Érase una vez
una editorial con la que llegué a un acuerdo para escribir un libro y
publicarlo. La respuesta, ante el envío del manuscrito, fue inmediata y
esperanzadora. Había encantado. Todo fueron elogios. Naturalmente quedamos para
firmar el contrato. Clásica cervecería madrileña. Dos Coca-Colas y una
conversación de lo más agradable. El contrato previamente leído por mi parte,
contenía un par de cláusulas que no me hacían sentir muy cómodo. Después de una
conversación sobre nuestras vidas y nuestros futuros pasamos a discutir los
asuntos que me hacían sentir extraño. Una de las cláusulas del contrato
permitía que la editorial publicase el libro con un margen de hasta dos años
desde la firma del contrato. Aquel punto me pareció demasiado amplio. Solicité
restringirlo a seis meses y pedí una explicación sobre qué pasaría si al final
no se publicaba, pues en ese caso el perjuicio lo tendría yo al haber perdido
la posibilidad de publicar con otra editorial.
El momento clave
de la conversación se produjo cuando ante mi requisito la persona me dijo:
“Tienes mi palabra de que en enero se publica“. Mientras lo dijo miró hacia
otro lado, lo cual me hizo, inconscientemente, sospechar que no me estaba diciendo
la verdad. Tal como me temía en el mes de enero no se estaba publicando el
libro. Es más, ni siquiera tenía unas pruebas de impresión Y como era de
esperar ni me habían contactado. Decidí, no obstante, dar una oportunidad al
proceso de publicación y esperé un poco, un par de meses más.
La falta de
contacto siguió en los meses posteriores. Así, hasta que no respondían a mis
correos electrónicos. Posteriormente, decidí llamar. Al tiempo, cosa de un mes,
devolvieron mi llamada. Las “razones” del retraso: la dificultad de la
maquetación. Dificultad de maquetación en un libro que no tiene ni gráficos ni
fotografías. (Algunos piensan que los escritores somos tontos).
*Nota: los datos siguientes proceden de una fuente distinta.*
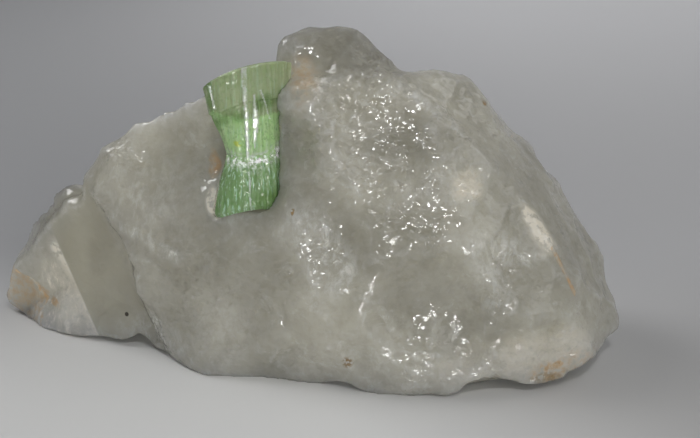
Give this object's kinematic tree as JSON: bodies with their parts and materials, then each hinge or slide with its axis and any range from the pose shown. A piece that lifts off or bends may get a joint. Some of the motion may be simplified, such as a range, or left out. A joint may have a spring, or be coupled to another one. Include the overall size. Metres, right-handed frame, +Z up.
{
  "type": "tourmaline crystal in quartz matrix",
  "caption": "Broken lump of milky quartz with a green tourmaline column set in its upper front edge, a standing mineral specimen for display.",
  "frame": {"origin": "middle of the specimen's bounding box at the level that it stands on", "axes": "+X along the lump from its crystal end to its broad end, +Y away from the side with the tourmaline, +Z up"},
  "size_m": [0.0978, 0.0418, 0.0503],
  "materials": {
    "quartz_matrix": "broken glassy, milky and cloudy inside",
    "tourmaline_crystal": "glassy, ribbed lengthwise"
  },
  "bodies": {
    "root": {"quartz_matrix": "quartz_matrix", "tourmaline_crystal": "tourmaline_crystal"}
  },
  "joints": []
}
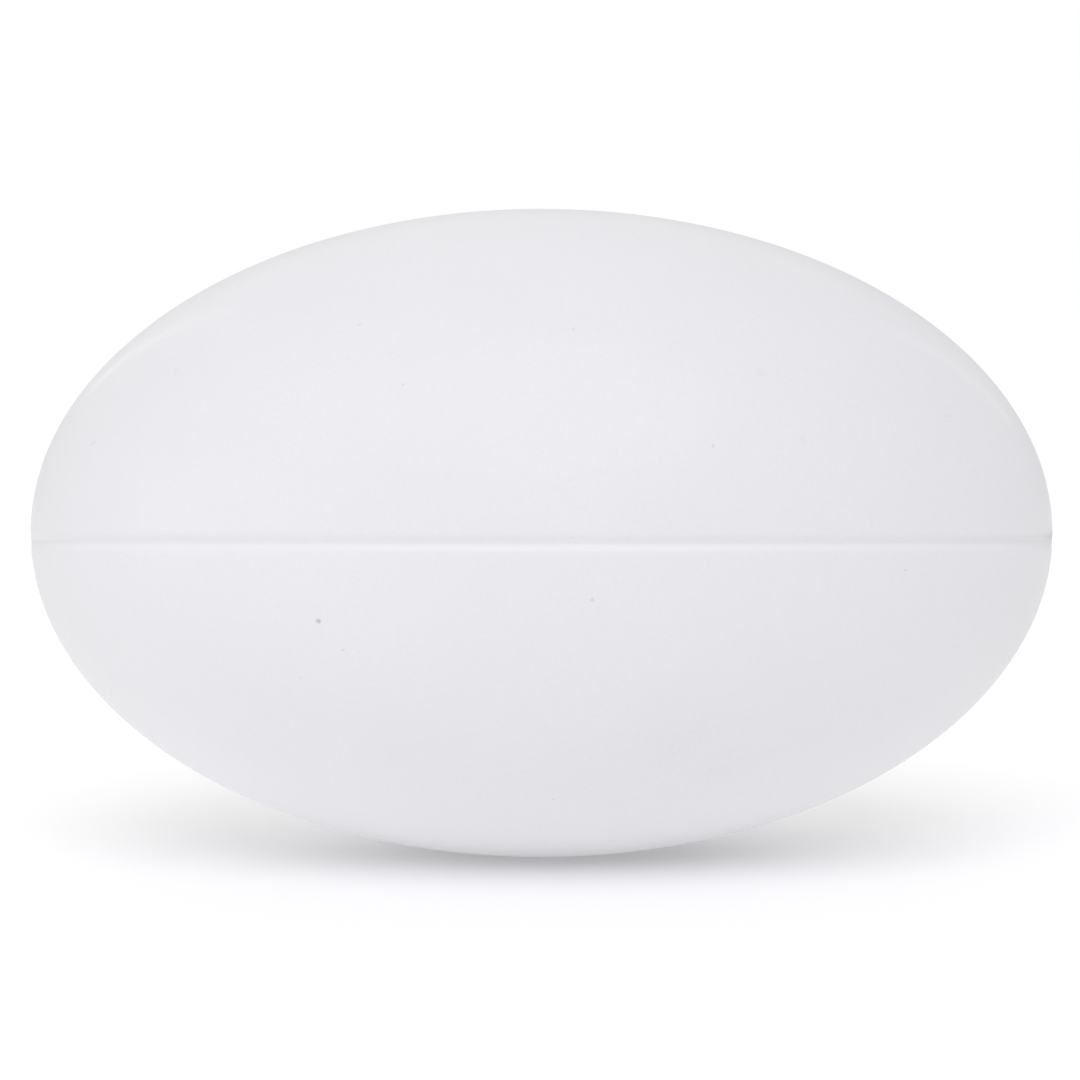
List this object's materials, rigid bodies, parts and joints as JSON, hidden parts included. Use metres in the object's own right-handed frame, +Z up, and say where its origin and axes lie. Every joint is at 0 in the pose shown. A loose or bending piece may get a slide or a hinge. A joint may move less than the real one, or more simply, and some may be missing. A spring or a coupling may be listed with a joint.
{
  "type": "rugby ball",
  "caption": "Small moulded foam rugby ball with a white painted surface, a dense skin, a soft foam core and seam grooves that run from tip to tip.",
  "frame": {"origin": "centre of the ball", "axes": "+X along the long axis from tip to tip, +Z up with the ball lying on its side, +Y away from the viewer"},
  "size_m": [0.0948, 0.0602, 0.0602],
  "materials": {
    "white_paint": "satin white elastic paint with a very fine orange-peel texture",
    "dense_skin": "smooth dense polyurethane skin, off-white",
    "open_foam": "soft open-cell polyurethane foam, cream"
  },
  "bodies": {
    "root": {"coat_upper": "white_paint", "coat_lower": "white_paint", "skin_upper": "dense_skin", "skin_lower": "dense_skin", "foam_core": "open_foam"}
  },
  "joints": []
}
Me enviaron una
maquetación, defectuosa por cierto, que nunca llegaron a reclamar posteriores
cambios. Ni que decir tiene que por supuesto debido a su escaso interés no le
seguí contestando. Ni por supuesto a nadie que me pregunte le pienso recomendar
esta editorial para publicar.
La reflexión de
esta experiencia es que lo cortés no quita lo valiente, como dice el dicho. Y
que ser demasiado cortés y pensar que a lo mejor piensan que uno es desconfiado
es una completa ineficiencia. Que piensen lo que quieran, pero cúbrete las
espaldas como autor y como empresario de ti mismo.
La solución que
ofrezco, para que no te pase lo que a mí, es sencilla. Si la editorial te dice
“por supuesto tienes mi palabra” y tu no las tienes todas contigo, la técnica
es muy sencilla: “bueno, pues si tengo tu palabra tampoco te importará ponerlo
en el contrato. ¿No?” O “bueno, como lo vais a publicar, no pasa nada si
incluimos una cláusula por la que se me compensa en caso de no publicación
¿No?”. Y si no acceden ni siquiera a negociar o a discutir el asunto… ponlo en
manos de un profesional de la abogacía, a ser posible experto en propiedad
intelectual.
Que no te pase
lo que a mí, que por ser cortés y no desconfiar he perdido más de un año y
medio de lanzamiento de uno de mis trabajos. Que no te pase lo que a mí por no incluir un par de
líneas más o un par de líneas menos en un contrato. Que no te pase lo que a mí que me perdió la cortesía y el
exceso de confianza y con ello un año y medio de publicación para todos. Como decía el filósofo Spinoza: desconfía.